DATASET EXTRACT:
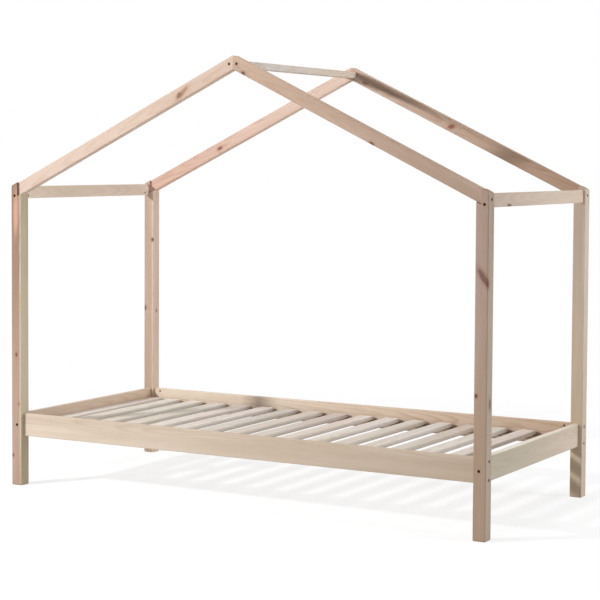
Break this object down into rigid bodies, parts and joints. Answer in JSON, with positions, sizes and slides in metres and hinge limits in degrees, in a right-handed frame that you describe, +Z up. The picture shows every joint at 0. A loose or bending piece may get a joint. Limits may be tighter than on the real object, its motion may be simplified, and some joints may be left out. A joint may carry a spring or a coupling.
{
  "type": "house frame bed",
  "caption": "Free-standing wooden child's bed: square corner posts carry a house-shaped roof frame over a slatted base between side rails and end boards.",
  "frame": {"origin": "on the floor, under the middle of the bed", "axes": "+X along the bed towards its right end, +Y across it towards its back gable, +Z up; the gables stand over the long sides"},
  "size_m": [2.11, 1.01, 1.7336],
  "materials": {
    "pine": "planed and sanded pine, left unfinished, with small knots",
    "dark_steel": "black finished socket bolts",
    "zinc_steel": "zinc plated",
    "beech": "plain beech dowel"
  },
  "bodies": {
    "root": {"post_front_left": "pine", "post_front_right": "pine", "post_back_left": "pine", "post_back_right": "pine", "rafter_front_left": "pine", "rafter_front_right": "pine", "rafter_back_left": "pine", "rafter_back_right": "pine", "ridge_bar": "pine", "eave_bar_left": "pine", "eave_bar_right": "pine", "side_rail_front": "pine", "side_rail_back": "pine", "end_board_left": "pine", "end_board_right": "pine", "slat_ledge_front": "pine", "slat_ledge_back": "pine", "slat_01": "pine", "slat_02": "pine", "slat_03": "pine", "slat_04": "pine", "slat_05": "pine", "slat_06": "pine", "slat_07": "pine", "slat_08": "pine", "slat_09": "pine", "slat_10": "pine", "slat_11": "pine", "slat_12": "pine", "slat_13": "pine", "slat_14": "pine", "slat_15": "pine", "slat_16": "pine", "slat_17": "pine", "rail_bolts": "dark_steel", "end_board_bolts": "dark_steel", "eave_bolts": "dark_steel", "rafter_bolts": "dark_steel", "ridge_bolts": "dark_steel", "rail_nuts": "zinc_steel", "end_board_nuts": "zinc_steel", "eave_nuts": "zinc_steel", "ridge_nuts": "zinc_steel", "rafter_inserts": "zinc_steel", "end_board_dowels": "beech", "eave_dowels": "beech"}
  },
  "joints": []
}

EXERCISE REQUIREMENTS: Reproduce the material above, every line of it, exactly.

TASK RESULT:
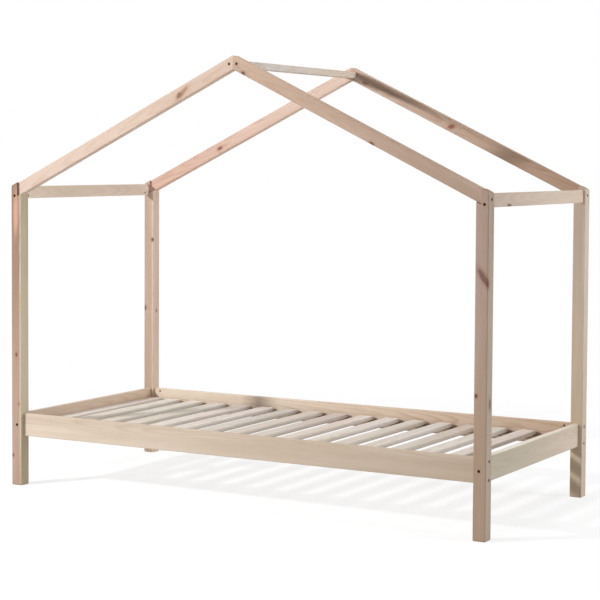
Break this object down into rigid bodies, parts and joints. Answer in JSON, with positions, sizes and slides in metres and hinge limits in degrees, in a right-handed frame that you describe, +Z up. The picture shows every joint at 0. A loose or bending piece may get a joint. Limits may be tighter than on the real object, its motion may be simplified, and some joints may be left out. A joint may carry a spring or a coupling.
{
  "type": "house frame bed",
  "caption": "Free-standing wooden child's bed: square corner posts carry a house-shaped roof frame over a slatted base between side rails and end boards.",
  "frame": {"origin": "on the floor, under the middle of the bed", "axes": "+X along the bed towards its right end, +Y across it towards its back gable, +Z up; the gables stand over the long sides"},
  "size_m": [2.11, 1.01, 1.7336],
  "materials": {
    "pine": "planed and sanded pine, left unfinished, with small knots",
    "dark_steel": "black finished socket bolts",
    "zinc_steel": "zinc plated",
    "beech": "plain beech dowel"
  },
  "bodies": {
    "root": {"post_front_left": "pine", "post_front_right": "pine", "post_back_left": "pine", "post_back_right": "pine", "rafter_front_left": "pine", "rafter_front_right": "pine", "rafter_back_left": "pine", "rafter_back_right": "pine", "ridge_bar": "pine", "eave_bar_left": "pine", "eave_bar_right": "pine", "side_rail_front": "pine", "side_rail_back": "pine", "end_board_left": "pine", "end_board_right": "pine", "slat_ledge_front": "pine", "slat_ledge_back": "pine", "slat_01": "pine", "slat_02": "pine", "slat_03": "pine", "slat_04": "pine", "slat_05": "pine", "slat_06": "pine", "slat_07": "pine", "slat_08": "pine", "slat_09": "pine", "slat_10": "pine", "slat_11": "pine", "slat_12": "pine", "slat_13": "pine", "slat_14": "pine", "slat_15": "pine", "slat_16": "pine", "slat_17": "pine", "rail_bolts": "dark_steel", "end_board_bolts": "dark_steel", "eave_bolts": "dark_steel", "rafter_bolts": "dark_steel", "ridge_bolts": "dark_steel", "rail_nuts": "zinc_steel", "end_board_nuts": "zinc_steel", "eave_nuts": "zinc_steel", "ridge_nuts": "zinc_steel", "rafter_inserts": "zinc_steel", "end_board_dowels": "beech", "eave_dowels": "beech"}
  },
  "joints": []
}